[YOUR OBJECTIVE] How does the data below read from its first line through the line containing "WELD = 0.001"? Print those lines exactly.

[SOURCE MATERIAL]

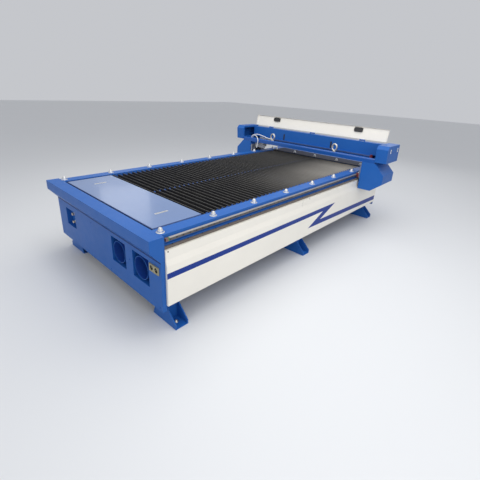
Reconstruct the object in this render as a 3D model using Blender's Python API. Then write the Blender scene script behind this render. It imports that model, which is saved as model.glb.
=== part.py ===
# Flat-bed fibre laser cutting machine: slatted table, travelling gantry, head and lid.
# Lengths are metres. Drawings below use the table datum: x from the centre line,
# y from the front face of the end hood, z up from the table top.
import math

import bmesh
import bpy
from mathutils import Vector

# Overall sizes
LENGTH = 4.04
HOOD_WIDTH = 1.90
TABLE_TOP = 0.80
FIT = 0.0003
SHEET = 0.003
OVERCUT = 0.010
WELD = 0.001

# End hood and end panel
HOOD_DEPTH = 0.12
HOOD_FACE = 0.089
PANEL_SETBACK = 0.085
PANEL_TOP_DROP = 0.192
PANEL_BOTTOM_DROP = 0.612
PORT_SIZE = 0.23
PORT_CENTRES = (HOOD_WIDTH / 2 - 0.620, HOOD_WIDTH / 2 - 0.278)
PORT_DROP = 0.351
PORT_DEPTH = 0.06
DUCT_RADIUS = 0.0945
DUCT_WALL = 0.003
DUCT_LENGTH = 0.16
DUCT_RIM = 0.006
RECESS_CENTRE = 0.302 - HOOD_WIDTH / 2
RECESS_WIDTH = 0.216
RECESS_DROP = 0.3455
RECESS_HEIGHT = 0.181
RECESS_DEPTH = 0.05
FITTING_FROM_CENTRE = 0.013
FITTING_RADIUS = 0.018
FITTING_LENGTH = 0.042
FITTING_BORE = 0.009
FITTING_FLANGE = 0.008
FITTING_NOSE_RADIUS = 0.0135
FITTING_FLOOR = 0.012
FITTING_SPREAD = 0.085
SOCKET_X = HOOD_WIDTH / 2 - 0.0845
SOCKET_WIDTH = 0.119
SOCKET_HEIGHT = 0.061
SOCKET_DROP = 0.2725
SOCKET_THICKNESS = 0.008
OUTLET_RADIUS = 0.020
OUTLET_DEPTH = 0.005

# Side beams with their shelf, ledge and lower lip
BEAM_INNER = 0.80
BEAM_OUTER = 0.916
BEAM_DEPTH = 0.58
LEDGE_TOP_DROP = 0.071
LEDGE_HEIGHT = 0.012
LEDGE_REACH = 0.010
SHELF_DROP = 0.110
SHELF_THICKNESS = 0.010
SHELF_REACH = 0.035
LIP_THICKNESS = 0.008
LIP_REACH = 0.040

# Ball units on the side beams and on the rear cross rail
BALL_LINE = 0.867
BALL_FIRST = 0.146
BALL_PITCH = 0.5027
BALL_COUNT = 8
BALL_RADIUS = 0.016
BALL_TOP = 0.038
BALL_BASE_RADIUS = 0.026
BALL_BASE_HEIGHT = 0.009
BALL_CUP_WALL = 0.003
BALL_CUP_RISE = 0.004
REAR_BALLS = 5
REAR_BALL_PITCH = 0.385
REAR_BALL_SETBACK = 0.05

# Cover plate over the near end of the bed
COVER_HALF = 0.7805
COVER_START = 0.135
COVER_LENGTH = 0.468
COVER_DROP = 0.004
COVER_SHEET = 0.004
GRIP_X = 0.54
GRIP_START = 0.318
GRIP_LENGTH = 0.115
GRIP_WIDTH = 0.012

# Slat bed and combs
SLAT_COUNT = 50
SLAT_PITCH = 0.060
SLAT_FIRST = 0.633
SLAT_THICKNESS = 0.003
SLAT_HEIGHT = 0.064
SLAT_DROP = 0.006
SLAT_OVERHANG = 0.011
COMB_LINE = 0.777
COMB_THICKNESS = 0.004
COMB_TOOTH = 0.042
COMB_CREST = 0.012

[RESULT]
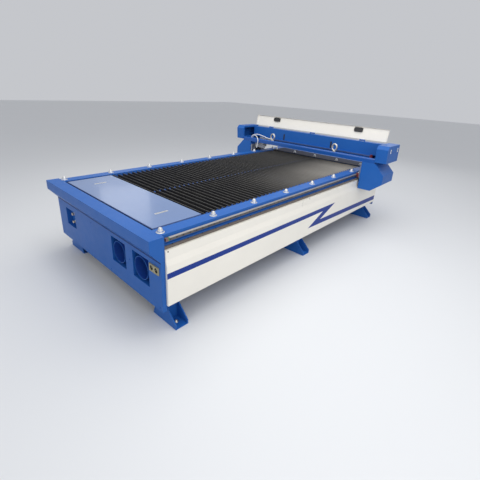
Reconstruct the object in this render as a 3D model using Blender's Python API. Then write the Blender scene script behind this render. It imports that model, which is saved as model.glb.
=== part.py ===
# Flat-bed fibre laser cutting machine: slatted table, travelling gantry, head and lid.
# Lengths are metres. Drawings below use the table datum: x from the centre line,
# y from the front face of the end hood, z up from the table top.
import math

import bmesh
import bpy
from mathutils import Vector

# Overall sizes
LENGTH = 4.04
HOOD_WIDTH = 1.90
TABLE_TOP = 0.80
FIT = 0.0003
SHEET = 0.003
OVERCUT = 0.010
WELD = 0.001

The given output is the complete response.